$.sudo

$.sudo starts an interactive sudo session for a with block. It handles the password prompt and leaves the elevated console when the block finishes.

Run commands as root

from getpass import getpass

password = getpass("sudo password: ")
with $.sudo(password=password):
    $whoami
    assert $.stdout.strip() == "root"
    $systemctl restart nginx

For an account allowed to run the required commands without a password:

with $.sudo():
    $id -u

The host’s sudoers policy controls the result. SSHScript cannot bypass that policy.

Run as a named account

with $.sudo(password=password, username="www-data"):
    $whoami
    $touch /var/www/example/cache-warmed

The password, if requested, is normally that of the current account, not the target account.

Remote use

from getpass import getpass

with $.connect("ops@example.net"):
    password = getpass("sudo password on example.net: ")
    with $.sudo(password=password):
        $systemctl status nginx
        $journalctl -u nginx -n 20

The inner block returns to the remote login account; the outer block then returns to the local session.

Options

$.sudo(password=None, username=None, expect=None, initials=None, shell=True, login=True, get_pty=True)

Option Purpose
password Value sent when sudo prompts.
username Permitted target account.
expect Prompt text for a non-standard sudo prompt.
initials Initial input to send after entering the console.
login Request login-style account handling; default True.
shell Use the normal interactive shell; default True.
get_pty Request a pseudo-terminal; default True.

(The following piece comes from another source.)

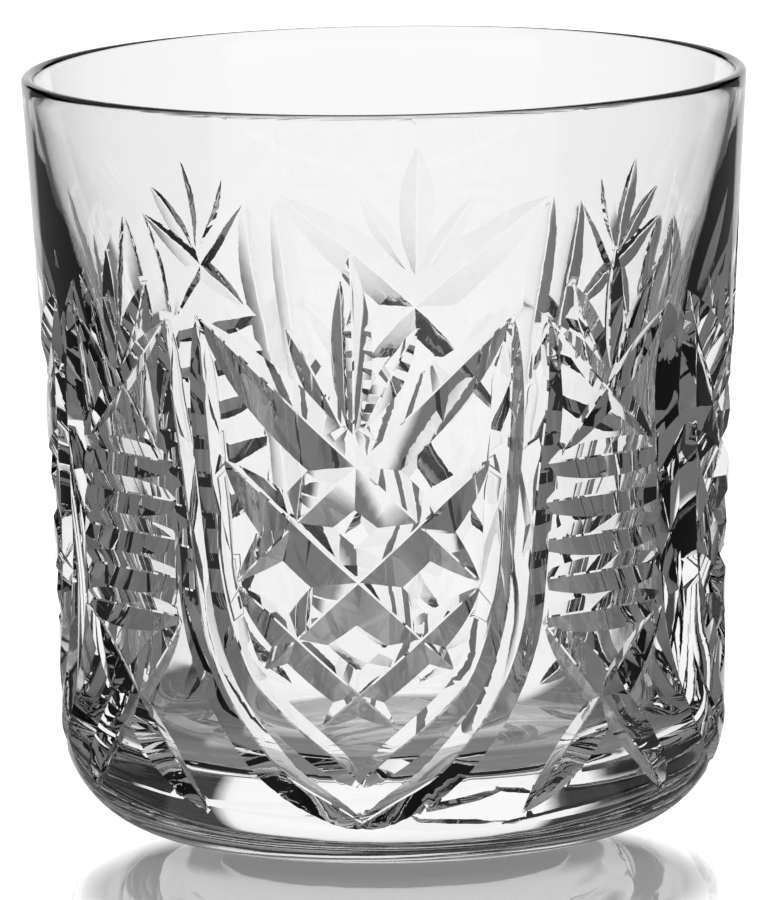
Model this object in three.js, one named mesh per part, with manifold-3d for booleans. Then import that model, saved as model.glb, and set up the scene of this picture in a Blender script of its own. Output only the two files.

Interactive privilege systems often require a pseudo-terminal. It is enabled by default; retain get_pty=True if the host enforces a TTY requirement. Use expect= only for customised prompts.

Combine with su

with $.su("deploy", password=deploy_password):
    with $.sudo(password=deploy_password):
        $whoami

Here sudo authenticates as deploy, because it is the active account. See $.su for changing identity before elevation.

Security

Never hard-code production passwords. Prefer narrowly scoped sudoers rules, SSH keys, and a secret manager or getpass for interactive use.